Requirements
In the entries below, find the line containing "points = [vertex.co" and the line containing "imported = [obj". Copy those two lines and everything between them exactly, and only that.

========

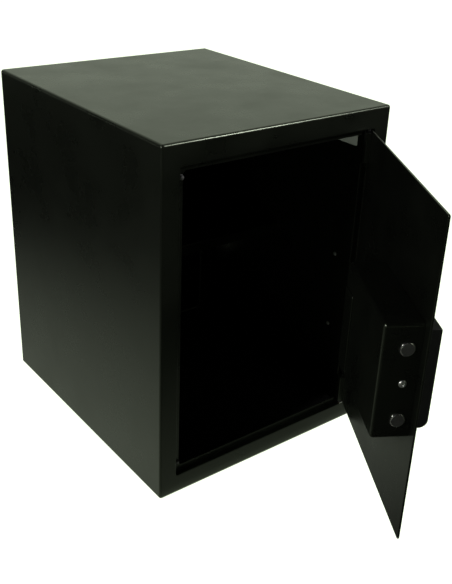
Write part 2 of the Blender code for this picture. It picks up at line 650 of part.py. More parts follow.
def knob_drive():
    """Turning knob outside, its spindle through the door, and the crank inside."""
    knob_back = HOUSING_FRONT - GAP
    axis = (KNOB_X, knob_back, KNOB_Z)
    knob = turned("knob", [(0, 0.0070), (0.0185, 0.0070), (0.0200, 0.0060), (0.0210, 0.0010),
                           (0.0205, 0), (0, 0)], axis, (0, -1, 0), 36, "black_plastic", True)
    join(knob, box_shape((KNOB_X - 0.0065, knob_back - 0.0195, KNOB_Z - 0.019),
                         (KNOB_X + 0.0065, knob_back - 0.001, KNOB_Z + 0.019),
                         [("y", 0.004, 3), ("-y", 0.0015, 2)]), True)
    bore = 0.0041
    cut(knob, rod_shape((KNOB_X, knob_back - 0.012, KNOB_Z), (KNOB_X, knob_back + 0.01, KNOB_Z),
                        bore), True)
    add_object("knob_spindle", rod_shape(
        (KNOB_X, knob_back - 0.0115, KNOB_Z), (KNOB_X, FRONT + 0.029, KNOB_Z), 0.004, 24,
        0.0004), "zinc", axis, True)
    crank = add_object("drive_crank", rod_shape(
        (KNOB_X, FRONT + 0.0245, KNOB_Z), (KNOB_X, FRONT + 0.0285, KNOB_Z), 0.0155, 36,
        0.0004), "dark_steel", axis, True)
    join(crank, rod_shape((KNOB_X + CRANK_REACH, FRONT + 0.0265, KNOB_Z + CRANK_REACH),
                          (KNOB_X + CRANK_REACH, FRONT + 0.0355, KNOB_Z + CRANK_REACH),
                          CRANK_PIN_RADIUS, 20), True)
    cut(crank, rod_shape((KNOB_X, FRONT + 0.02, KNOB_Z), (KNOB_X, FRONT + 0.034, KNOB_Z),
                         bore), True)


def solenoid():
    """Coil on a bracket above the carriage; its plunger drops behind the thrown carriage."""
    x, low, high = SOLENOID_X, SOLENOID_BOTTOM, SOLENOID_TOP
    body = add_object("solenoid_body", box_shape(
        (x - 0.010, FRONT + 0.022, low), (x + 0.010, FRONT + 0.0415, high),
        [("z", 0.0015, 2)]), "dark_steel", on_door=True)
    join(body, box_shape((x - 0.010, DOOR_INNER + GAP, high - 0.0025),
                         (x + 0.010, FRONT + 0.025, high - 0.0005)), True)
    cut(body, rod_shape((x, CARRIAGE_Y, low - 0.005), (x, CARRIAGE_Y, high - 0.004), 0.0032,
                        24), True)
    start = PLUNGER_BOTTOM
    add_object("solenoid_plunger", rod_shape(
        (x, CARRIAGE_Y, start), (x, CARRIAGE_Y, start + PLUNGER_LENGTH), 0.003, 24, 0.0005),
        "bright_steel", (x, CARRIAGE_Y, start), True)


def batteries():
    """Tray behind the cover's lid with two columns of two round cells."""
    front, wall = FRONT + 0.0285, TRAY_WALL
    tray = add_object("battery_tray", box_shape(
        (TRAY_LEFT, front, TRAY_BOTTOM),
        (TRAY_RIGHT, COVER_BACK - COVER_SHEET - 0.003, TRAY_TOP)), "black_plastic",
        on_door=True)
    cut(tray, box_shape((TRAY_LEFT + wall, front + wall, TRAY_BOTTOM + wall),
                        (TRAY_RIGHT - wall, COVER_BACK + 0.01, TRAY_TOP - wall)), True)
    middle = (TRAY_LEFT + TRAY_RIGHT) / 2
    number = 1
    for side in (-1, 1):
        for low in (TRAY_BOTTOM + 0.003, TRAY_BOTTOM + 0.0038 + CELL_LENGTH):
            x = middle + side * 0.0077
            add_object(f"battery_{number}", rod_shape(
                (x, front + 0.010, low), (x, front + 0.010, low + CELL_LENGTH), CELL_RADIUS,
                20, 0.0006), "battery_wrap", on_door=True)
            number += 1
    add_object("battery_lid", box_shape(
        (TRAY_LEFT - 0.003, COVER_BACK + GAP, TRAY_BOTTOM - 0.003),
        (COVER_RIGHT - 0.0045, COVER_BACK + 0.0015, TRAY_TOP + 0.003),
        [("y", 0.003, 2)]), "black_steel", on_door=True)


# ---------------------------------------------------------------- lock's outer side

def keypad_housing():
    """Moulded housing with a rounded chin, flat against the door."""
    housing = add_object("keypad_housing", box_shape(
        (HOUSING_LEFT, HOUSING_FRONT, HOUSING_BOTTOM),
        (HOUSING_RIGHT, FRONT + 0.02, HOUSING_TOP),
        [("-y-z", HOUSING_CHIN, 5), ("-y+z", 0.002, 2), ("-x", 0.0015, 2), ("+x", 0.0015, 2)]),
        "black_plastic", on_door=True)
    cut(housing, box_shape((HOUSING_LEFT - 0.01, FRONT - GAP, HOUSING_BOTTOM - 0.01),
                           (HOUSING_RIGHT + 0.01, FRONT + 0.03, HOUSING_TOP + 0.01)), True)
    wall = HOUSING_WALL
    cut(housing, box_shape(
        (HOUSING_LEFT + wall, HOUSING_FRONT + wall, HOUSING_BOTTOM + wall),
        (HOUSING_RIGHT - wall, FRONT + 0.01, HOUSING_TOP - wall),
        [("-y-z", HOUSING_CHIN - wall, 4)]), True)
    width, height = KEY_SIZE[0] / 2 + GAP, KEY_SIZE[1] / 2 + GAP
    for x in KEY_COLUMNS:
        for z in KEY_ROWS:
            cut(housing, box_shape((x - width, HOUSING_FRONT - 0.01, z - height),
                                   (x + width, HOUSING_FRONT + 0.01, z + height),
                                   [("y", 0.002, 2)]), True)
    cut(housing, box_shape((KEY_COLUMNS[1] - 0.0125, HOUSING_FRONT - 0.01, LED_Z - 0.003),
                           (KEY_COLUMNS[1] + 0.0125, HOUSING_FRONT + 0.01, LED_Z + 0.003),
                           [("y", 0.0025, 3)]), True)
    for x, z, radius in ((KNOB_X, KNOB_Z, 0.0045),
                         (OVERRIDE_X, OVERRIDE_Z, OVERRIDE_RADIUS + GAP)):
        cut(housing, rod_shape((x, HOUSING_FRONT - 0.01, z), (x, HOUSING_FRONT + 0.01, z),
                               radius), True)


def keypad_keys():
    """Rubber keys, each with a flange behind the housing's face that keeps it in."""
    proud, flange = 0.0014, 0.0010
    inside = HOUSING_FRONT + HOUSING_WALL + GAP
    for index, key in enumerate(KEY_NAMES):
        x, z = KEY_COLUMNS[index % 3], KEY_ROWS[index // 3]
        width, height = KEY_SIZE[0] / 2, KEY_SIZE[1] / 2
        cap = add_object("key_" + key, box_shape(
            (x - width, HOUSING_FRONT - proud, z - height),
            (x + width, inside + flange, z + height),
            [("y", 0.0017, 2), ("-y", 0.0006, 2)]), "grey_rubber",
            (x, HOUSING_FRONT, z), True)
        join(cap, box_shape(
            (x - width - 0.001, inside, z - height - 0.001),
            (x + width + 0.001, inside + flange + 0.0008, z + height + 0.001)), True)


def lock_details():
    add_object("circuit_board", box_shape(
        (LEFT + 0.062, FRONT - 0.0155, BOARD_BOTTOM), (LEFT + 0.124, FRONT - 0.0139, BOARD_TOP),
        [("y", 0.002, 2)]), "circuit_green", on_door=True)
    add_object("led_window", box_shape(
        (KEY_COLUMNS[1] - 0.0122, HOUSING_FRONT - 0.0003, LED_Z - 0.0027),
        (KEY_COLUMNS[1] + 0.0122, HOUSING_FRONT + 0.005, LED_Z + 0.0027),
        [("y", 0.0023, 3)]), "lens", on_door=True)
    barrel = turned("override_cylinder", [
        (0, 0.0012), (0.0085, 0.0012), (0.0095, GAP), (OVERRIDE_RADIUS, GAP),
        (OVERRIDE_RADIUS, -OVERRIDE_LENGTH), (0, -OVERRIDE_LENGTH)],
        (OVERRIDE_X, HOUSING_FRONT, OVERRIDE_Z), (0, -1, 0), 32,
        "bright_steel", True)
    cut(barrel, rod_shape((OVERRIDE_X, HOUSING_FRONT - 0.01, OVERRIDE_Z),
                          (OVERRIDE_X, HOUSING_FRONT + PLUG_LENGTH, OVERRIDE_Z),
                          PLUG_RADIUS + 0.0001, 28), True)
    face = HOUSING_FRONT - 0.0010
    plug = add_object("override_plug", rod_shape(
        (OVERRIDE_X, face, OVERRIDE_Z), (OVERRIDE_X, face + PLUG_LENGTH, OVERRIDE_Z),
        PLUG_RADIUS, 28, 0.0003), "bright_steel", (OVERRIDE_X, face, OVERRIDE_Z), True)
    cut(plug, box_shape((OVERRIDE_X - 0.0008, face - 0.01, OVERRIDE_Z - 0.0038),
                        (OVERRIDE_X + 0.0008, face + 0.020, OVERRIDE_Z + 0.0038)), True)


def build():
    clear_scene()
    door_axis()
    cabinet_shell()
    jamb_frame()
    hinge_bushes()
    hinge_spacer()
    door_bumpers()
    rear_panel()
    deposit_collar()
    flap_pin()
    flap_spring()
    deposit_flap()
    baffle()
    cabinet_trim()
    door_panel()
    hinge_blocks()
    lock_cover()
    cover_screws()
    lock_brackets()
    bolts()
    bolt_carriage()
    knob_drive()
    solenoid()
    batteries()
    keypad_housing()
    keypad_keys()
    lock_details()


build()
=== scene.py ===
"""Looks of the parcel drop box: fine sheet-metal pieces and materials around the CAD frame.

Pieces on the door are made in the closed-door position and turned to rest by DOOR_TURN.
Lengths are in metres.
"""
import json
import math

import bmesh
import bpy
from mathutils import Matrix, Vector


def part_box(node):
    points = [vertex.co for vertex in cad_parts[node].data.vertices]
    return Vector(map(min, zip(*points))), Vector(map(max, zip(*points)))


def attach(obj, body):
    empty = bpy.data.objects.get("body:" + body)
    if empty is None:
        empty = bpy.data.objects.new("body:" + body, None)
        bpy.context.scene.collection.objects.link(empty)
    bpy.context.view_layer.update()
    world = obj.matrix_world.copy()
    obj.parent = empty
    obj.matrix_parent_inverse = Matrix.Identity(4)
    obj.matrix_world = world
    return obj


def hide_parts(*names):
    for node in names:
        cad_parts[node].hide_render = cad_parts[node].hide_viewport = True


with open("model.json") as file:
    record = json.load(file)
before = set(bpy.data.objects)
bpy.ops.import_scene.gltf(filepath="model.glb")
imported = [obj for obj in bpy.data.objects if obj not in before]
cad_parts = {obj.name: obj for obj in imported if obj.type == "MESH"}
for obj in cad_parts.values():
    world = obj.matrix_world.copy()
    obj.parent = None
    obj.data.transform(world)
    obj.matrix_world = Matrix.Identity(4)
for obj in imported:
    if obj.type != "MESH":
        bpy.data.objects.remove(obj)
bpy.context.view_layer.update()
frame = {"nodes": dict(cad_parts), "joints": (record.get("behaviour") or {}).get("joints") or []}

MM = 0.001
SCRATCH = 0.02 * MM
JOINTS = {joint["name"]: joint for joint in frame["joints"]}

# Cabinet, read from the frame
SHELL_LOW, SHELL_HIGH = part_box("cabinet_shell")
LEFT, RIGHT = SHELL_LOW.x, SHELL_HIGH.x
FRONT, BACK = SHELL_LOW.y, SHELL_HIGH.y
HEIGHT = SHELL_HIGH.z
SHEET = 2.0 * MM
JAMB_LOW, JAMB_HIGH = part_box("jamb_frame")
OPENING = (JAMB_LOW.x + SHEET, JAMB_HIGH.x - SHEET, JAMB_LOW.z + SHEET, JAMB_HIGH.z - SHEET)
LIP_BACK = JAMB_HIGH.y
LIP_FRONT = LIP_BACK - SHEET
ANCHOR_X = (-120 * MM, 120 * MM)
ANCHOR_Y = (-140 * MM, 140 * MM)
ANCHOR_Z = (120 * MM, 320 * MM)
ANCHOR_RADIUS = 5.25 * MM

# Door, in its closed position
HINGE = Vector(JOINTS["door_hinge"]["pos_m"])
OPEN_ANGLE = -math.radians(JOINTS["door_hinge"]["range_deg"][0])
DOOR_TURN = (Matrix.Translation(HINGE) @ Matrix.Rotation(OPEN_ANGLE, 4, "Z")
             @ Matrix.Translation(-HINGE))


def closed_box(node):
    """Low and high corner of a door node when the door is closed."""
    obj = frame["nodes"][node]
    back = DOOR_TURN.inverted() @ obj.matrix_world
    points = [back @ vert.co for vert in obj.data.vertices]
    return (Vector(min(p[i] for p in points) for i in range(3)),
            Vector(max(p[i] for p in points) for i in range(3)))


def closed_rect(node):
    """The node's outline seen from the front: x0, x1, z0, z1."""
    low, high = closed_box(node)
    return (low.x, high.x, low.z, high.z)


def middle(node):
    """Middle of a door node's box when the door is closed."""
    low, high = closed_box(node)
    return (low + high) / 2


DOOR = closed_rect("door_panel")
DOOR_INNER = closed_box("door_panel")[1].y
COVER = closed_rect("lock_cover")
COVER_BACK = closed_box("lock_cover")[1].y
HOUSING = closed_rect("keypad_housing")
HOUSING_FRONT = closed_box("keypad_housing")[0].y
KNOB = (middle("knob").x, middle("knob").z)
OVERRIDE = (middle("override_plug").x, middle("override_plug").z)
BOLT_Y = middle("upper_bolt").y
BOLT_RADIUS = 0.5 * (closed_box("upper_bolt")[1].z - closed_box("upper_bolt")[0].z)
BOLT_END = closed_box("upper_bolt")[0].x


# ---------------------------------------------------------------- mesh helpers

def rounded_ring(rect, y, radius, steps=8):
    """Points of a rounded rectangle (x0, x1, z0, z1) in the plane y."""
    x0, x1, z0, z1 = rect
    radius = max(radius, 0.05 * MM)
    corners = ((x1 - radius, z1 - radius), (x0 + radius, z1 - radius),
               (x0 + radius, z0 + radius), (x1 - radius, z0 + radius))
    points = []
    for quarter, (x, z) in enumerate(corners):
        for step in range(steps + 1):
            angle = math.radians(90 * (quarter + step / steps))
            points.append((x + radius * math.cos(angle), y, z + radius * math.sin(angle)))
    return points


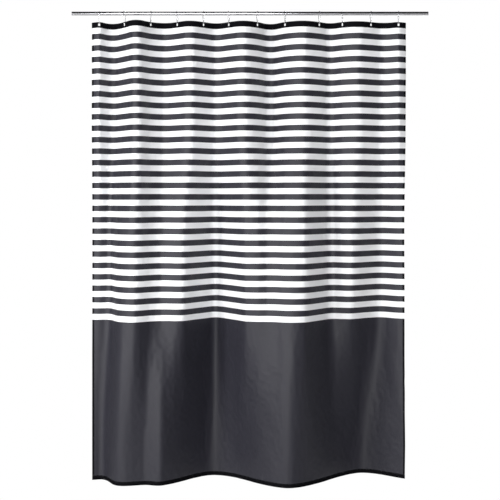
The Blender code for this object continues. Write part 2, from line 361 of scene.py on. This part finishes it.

========

Problem solution
    points = [vertex.co for vertex in cad_parts[node].data.vertices]
    return Vector(map(min, zip(*points))), Vector(map(max, zip(*points)))


def attach(obj, body):
    empty = bpy.data.objects.get("body:" + body)
    if empty is None:
        empty = bpy.data.objects.new("body:" + body, None)
        bpy.context.scene.collection.objects.link(empty)
    bpy.context.view_layer.update()
    world = obj.matrix_world.copy()
    obj.parent = empty
    obj.matrix_parent_inverse = Matrix.Identity(4)
    obj.matrix_world = world
    return obj


def hide_parts(*names):
    for node in names:
        cad_parts[node].hide_render = cad_parts[node].hide_viewport = True


with open("model.json") as file:
    record = json.load(file)
before = set(bpy.data.objects)
bpy.ops.import_scene.gltf(filepath="model.glb")
imported = [obj for obj in bpy.data.objects if obj not in before]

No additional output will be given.